Last but not least, Service Broker is wicked fast. Unfortunately, I don’t have any public benchmarks to point to, but the Service Broker team told me about a private customer benchmark that handled almost 9,000 messages per second! One of the reasons Service Broker is so fast is because it’s integrated into SQL Server 2005, which is is pretty fast in it’s own right. Since Service Broker is baked right in, you can do all your messaging work and your data manipulation within the scope of a local transaction.

Service Broker has a few rough areas and it lacks a supported managed api (though there is a sample managed api available). Probably the biggest issue is that Service Broker has almost no interop story. If you need to interop with a Service Broker service, you can use SQL Server’s native Web Service support. or the BizTalk adapter for Service Broker from AdapterWORX. However, I’m not sure how many of Service Broker’s native capabilities are exposed if you use these interop mechanisms.
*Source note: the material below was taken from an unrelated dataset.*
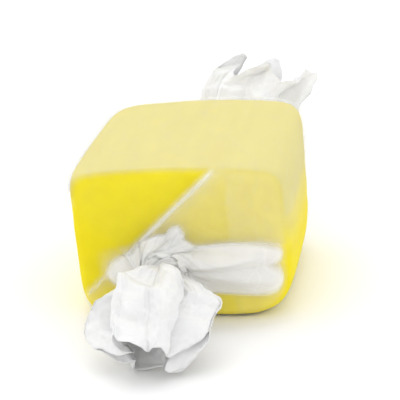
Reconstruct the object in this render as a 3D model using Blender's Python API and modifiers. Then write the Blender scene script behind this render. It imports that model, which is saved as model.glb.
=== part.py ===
"""One piece of salt water taffy, twisted up in waxed paper.

Two solids: the soft block of taffy, and the sheet of paper that is rolled round it, pleated over both ends,
twisted tight and fanned out past the twists. The paper is one tube, open at both mouths, with the taffy loose
inside it. Metres, +Z up. The twists lie along Y, and -Y is the end that faces the viewer. The origin is under
the middle of the sweet's box, on the surface that it lies on.
"""

import math

import bmesh
import bpy
import numpy as np

# The block of taffy: a cut length of pulled rope, a little narrower at the back, with softly domed ends.
TAFFY_WIDTH = 0.0220
TAFFY_LENGTH = 0.0220
TAFFY_HEIGHT = 0.0166
TOP_POWER = 11.0
FOOT_POWER = 6.0
RIGHT_FOOT_POWER = 3.6
FRONT_POWER = 14.0
BACK_POWER = 6.0
CUT_SLANT = 0.18
SIDE_LEAN = 0.09
BACK_TAPER = 0.12
BULGE = 0.02
SKEW = 0.05
SAG = 0.0006
FLAT_FOOT = 0.0003

# The paper, thicker than the real sheet so that it makes a solid wall, and the air between it and the taffy.
PAPER = 0.00025
AIR = 0.00040

# The folded end. It starts at the rim, as a share of the half width. Flaps lie on it, each up to its fold
# edge, and ridges run out from the neck, where the paper stands off the most.
RIM = 0.96
FLAP_EDGE = 0.0010
ROLL_WIDTH = 0.0012
RIDGE_HEIGHT = 0.0026
CONE_SLOPE = 1.5
PINCH_RADIUS = 0.0040

# The pleats that gather the paper into the twist. Each crest leans over the hollow beside it.
PLEATS = 6
UNEVEN_PLEATS = 0.7
PLEAT_LEAN = 0.70
PLEAT_HEIGHT = 0.0012
FLAT_PLEAT_HEIGHT = 0.0003

# The twist: a short rope of pleats between the end folds and the fan, thinnest half way.
NECK_RADIUS = 0.0021
NECK_STANDOFF = 0.0031
NECK_LENGTH = 0.0020
NECK_RELIEF = 0.0004
NECK_WAIST = 0.12
NECK_TWIST = math.radians(130)

# The fan: pleats that open from the neck like the ribs of an umbrella, each at its own angle. It clears the
# surface by a little, so that the sweet lies on its block.
FAN_TURN = 0.0036
FAN_CREST = math.radians(72)
FAN_HOLLOW = math.radians(8)
FAN_CURL = math.radians(30)
UNEVEN_FAN = 0.11
TAIL_CLEARANCE = 0.0001

# Crumples: triangle waves through space, so that neighbouring folds bend together and stay apart.
CRUMPLE_WAVES = 5
CRUMPLE_DEPTH = 0.0006
SHORTEST_CRUMPLE = 0.0048
LONGEST_CRUMPLE = 0.0090

# How the tube is cut up: rows from one mouth to the other, and where each part of a half ends.
COLUMNS_PER_FOLD = 4
ROWS = 60
BODY_SHARE = 1 / 6
END_SHARE = 17 / 30
NECK_SHARE = 21 / 30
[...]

You would probably have to write a bunch of application code to make these capabilities work in an interop scenario.

Still, I feel Service Broker’s unique set of capabilities, its natural fit with WF and its high performance make it the best choice for building my project’s long running services. Is it the best choice for your project? I have no idea. One of the benefits of working for MSIT is that I get to focus on solving a specific problem and not on solving general problems. I would say that if you’re doing exclusively atomic or stateless services, Service Broker is probably overkill. If you’re doing any long running services at all, I would at least give Service Broker a serious look.